Volume IV. Prose and Poetry: Sir Thomas North to Michael Drayton.

VII. Marlowe and Kyd

§ 8. Association with Shakespeare

There remains the question of Shakespearean association. Four points of contact have been assumed; in King John, in The Taming of the Shrew, in Titus Andronicus, and in the three parts of Henry VI. That Marlowe had any share in the old play The Troublesome Raigne of John, King of England cannot be admitted; the refutation lies in the appeal of the prologue for welcome to a “warlike christian and your countryman” from those who had applauded the infidel Tamburlaine. That Marlowe is the author of the older shrew play, The Taming of a Shrew, is not more reasonable; for the mosaic of quotations and reminiscences of Tamburlaine and Dr. Faustus prove, if they prove anything, that the author could not be the writer of these plays. There is a spirit of burlesque throughout in which the most incorrigible self-critic would have hesitated to indulge, and which only a “transformed” Marlowe would have essayed.

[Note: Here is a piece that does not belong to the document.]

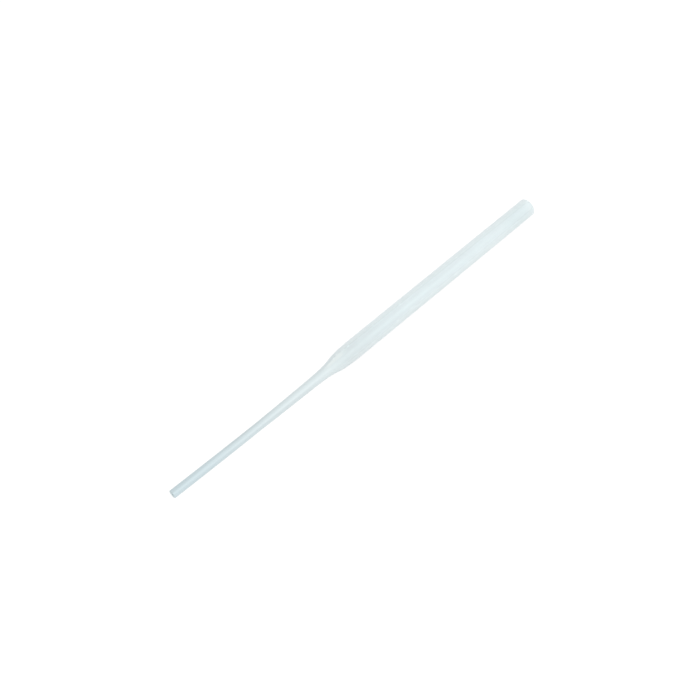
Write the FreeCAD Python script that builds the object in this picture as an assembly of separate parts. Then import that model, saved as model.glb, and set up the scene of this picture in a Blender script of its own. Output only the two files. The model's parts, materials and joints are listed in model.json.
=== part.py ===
"""Plastic dropper pipette: one drawn tube, open at both ends, lying on its barrel.

The tube lies along X with its mouth towards +X and its tip towards -X. The origin
is on the table under the middle of its length, and the barrel touches z = 0.
The stem is bowed a little to the side by the drawing. All sizes are in millimetres.
"""

import math
import os

import FreeCAD
import Part

# Lengths along the tube, from the mouth to the tip
barrel_length = 79.2        # straight part that holds the liquid and takes the teat
shoulder_length = 19.2      # S-shaped neck from the barrel down to the stem
taper_length = 20.1         # upper stem, which still narrows a little
land_length = 31.5          # lower stem, drawn to one diameter up to the tip

# Outside diameters
barrel_diameter = 6.1
stem_root_diameter = 3.1    # where the shoulder runs into the stem
tip_diameter = 2.56

# Wall thicknesses
barrel_wall = 0.6
stem_wall = 0.55

# How far to the side of the barrel's axis the tip ends up
stem_bow = 0.7

# Rounding of the mouth's two rims, where the teat is pushed on
mouth_round = 0.15

# How soft the shoulder's S is: the length of its straight leads as a share of it
shoulder_softness = 0.66

barrel_radius = barrel_diameter / 2
root_radius = stem_root_diameter / 2
tip_radius = tip_diameter / 2

stem_length = taper_length + land_length
overall_length = barrel_length + shoulder_length + stem_length
mouth_x = overall_length / 2
neck_x = mouth_x - barrel_length
root_x = neck_x - shoulder_length

# Radius of the arc that starts along the barrel's axis and ends stem_bow beside it
bow_radius = (stem_length ** 2 + stem_bow ** 2) / (2 * stem_bow)


def axis_point(x):
    """Point on the barrel's axis."""
    return FreeCAD.Vector(x, 0, 0)


def stem_point(distance):
    """Point on the stem's bowed centre line, so far from the shoulder."""
    angle = distance / bow_radius
    along = bow_radius * math.sin(angle)
    aside = bow_radius * (1 - math.cos(angle))
    return FreeCAD.Vector(root_x - along, aside, 0)


def stem_ring(distance, radius):
    """Circle square to the stem's centre line, so far from the shoulder."""
    angle = distance / bow_radius
    heading = FreeCAD.Vector(-math.cos(angle), math.sin(angle), 0)
    return Part.Wire([Part.Circle(stem_point(distance), heading, radius).toShape()])


def stem_run(start, start_radius, end, end_radius):
    """Round solid that follows the stem's bow from one distance to another."""
    halfway = stem_point((start + end) / 2)
    path = Part.Arc(stem_point(start), halfway, stem_point(end))
    rings = [stem_ring(start, start_radius), stem_ring(end, end_radius)]
    return Part.Wire([path.toShape()]).makePipeShell(rings, True, False)


def barrel_and_shoulder(barrel_r, root_r, tip_r):
    """Solid of revolution: the straight barrel with the S-shaped shoulder."""
    root = FreeCAD.Vector(root_x, 0, root_r)
    neck = FreeCAD.Vector(neck_x, 0, barrel_r)
    mouth = FreeCAD.Vector(mouth_x, 0, barrel_r)
    lead = shoulder_length * shoulder_softness
    taper_slope = (root_r - tip_r) / taper_length
    root_lead = FreeCAD.Vector(lead, 0, lead * taper_slope)
    neck_lead = FreeCAD.Vector(-lead, 0, 0)
    shoulder = Part.BezierCurve()
    shoulder.setPoles([root, root + root_lead, neck + neck_lead, neck])
    outline = Part.Wire([
        Part.LineSegment(axis_point(root_x), root).toShape(),
        shoulder.toShape(),
        Part.LineSegment(neck, mouth).toShape(),
        Part.LineSegment(mouth, axis_point(mouth_x)).toShape(),
        Part.LineSegment(axis_point(mouth_x), axis_point(root_x)).toShape(),
    ])
    along_x = FreeCAD.Vector(1, 0, 0)
    return Part.Face(outline).revolve(axis_point(0), along_x, 360)


def drawn_form(barrel_r, root_r, tip_r):
    """Barrel, shoulder and stem as one solid, for the outside or for the bore."""
    barrel = barrel_and_shoulder(barrel_r, root_r, tip_r)
    taper = stem_run(0, root_r, taper_length, tip_r)
    land = stem_run(taper_length, tip_r, stem_length, tip_r)
    return barrel.fuse([taper, land]).removeSplitter()


def rims_at(solid, centre):
    """The rings of a cut end, found by their common centre."""
    near = 0.01
    return [edge for edge in solid.Edges
            if edge.isClosed() and edge.CenterOfMass.distanceToPoint(centre) < near]


def pipette():
    """The tube, bored from mouth to tip, with its barrel lying on z = 0."""
    outside = drawn_form(barrel_radius, root_radius, tip_radius)
    bore = drawn_form(barrel_radius - barrel_wall,
                      root_radius - stem_wall,
                      tip_radius - stem_wall)
    tube = outside.cut(bore)
    tube = tube.makeFillet(mouth_round, rims_at(tube, axis_point(mouth_x)))
    tube.translate(FreeCAD.Vector(0, 0, barrel_radius))
    return tube


os.makedirs("parts", exist_ok=True)
tube = pipette()
tube.exportStep("parts/pipette.step")
print("pipette:", round(tube.Volume, 1), "mm3, valid:", tube.isValid())
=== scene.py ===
import json
import math

import bpy
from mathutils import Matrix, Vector


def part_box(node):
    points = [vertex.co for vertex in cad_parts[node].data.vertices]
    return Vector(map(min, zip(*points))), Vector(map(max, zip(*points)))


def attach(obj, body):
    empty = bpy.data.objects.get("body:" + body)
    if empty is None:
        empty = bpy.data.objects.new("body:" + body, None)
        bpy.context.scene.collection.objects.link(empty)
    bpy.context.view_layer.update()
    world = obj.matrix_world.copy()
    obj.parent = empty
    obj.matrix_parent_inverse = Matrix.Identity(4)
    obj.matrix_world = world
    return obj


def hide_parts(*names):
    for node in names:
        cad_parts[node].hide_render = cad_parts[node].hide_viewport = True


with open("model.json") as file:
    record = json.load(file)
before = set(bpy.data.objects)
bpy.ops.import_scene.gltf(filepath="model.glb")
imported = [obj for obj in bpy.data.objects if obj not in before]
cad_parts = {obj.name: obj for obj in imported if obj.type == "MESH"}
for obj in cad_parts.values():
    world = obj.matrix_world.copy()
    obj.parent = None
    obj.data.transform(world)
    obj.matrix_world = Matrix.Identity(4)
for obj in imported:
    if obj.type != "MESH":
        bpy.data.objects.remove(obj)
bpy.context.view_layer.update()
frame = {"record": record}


def mountNamed(name):
    return next(m for m in frame["record"]["mounts"] if m["name"] == name)


# sizes the frame already knows, in metres
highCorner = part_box("pipette")[1]
teatSeat = mountNamed("teat_seat")
barrelBore = mountNamed("barrel_bore")
barrelRadius = teatSeat["dims"]["r_mm"] / 1000
boreRadius = barrelBore["dims"]["r_mm"] / 1000
mouthX = highCorner[0]
axisZ = teatSeat["pos_m"][2]

# what a user would change on the tube itself, in metres
tube = {
    "barrelLength": 0.0792,
    "shoulderLength": 0.0192,
    "taperLength": 0.0201,
    "landLength": 0.0315,
    "rootRadius": 0.00155,          # outside, where the shoulder runs into the stem
    "tipRadius": 0.00128,
    "stemWall": 0.00055,
    "stemBow": 0.0007,              # how far the tip stands to the side of the barrel's axis
    "mouthRound": 0.00015,
    "tipRound": 0.00008,
    "shoulderSoftness": 0.66,
    "ridgeDepth": 0.000012,         # ripple of the bore's wall along the draw
    "ridgeStemShare": 0.3,          # how much of that depth the stem keeps
    "ridgeFade": 0.02,              # how far above the stem the full depth is reached
    "shoulderRidgeDepth": 0.00003,  # added where the shoulder was necked down
    "shoulderRidgeReach": 0.6,      # in shoulder lengths, either way from its middle
    "ridgeSway": 2.1,               # how far the ridges wander, in radians of their wave
    "ridgeSwayPace": 60,            # and how fast, in radians a metre
    # each wave: ridges around the tube, height, share of the sway, start angle
    "ridgeWaves": ((7, 1.0, 1.0, 0.0), (12, 0.7, -1.3, 1.0), (19, 0.5, 0.0, 2.2)),
    "segments": 128,                # around the tube
    "barrelRings": 60,              # along each length
    "shoulderRings": 70,
    "taperRings": 40,
    "landRings": 60,
    "roundSteps": 5,                # across each rounded rim
}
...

In the case of the much debated Titus Andronicus and the three parts of Henry VI there is some show of argument for Marlowe’s hand. The more full-bodied verse of Titus, the metaphorical reach and, above all, the dramatic presentment of Aaron—which have helped to give the play a place in the Shakespearean canon—might well be the work of the author of Tamburlaine. But similar arguments, not less plausible, have discovered the pen of Peele, and of Greene. More has been said for the view that Marlowe had a share in Henry VI; but it is difficult to come nearer an admission of his association than to say that he probably had a hand in The Contention betwixt the two famous Houses of Yorke and Lancaster (written before 1590) which serves as the basis of the Second Part. We may guess that he collaborated in the revision of the Third Part; but it is hard to find any hint of his style in the First Part, of which there is no evidence of an earlier version. On the other hand, it is clear that the author of the First Part was familiar with Tamburlaine, and in a way not to be explained as reminiscence.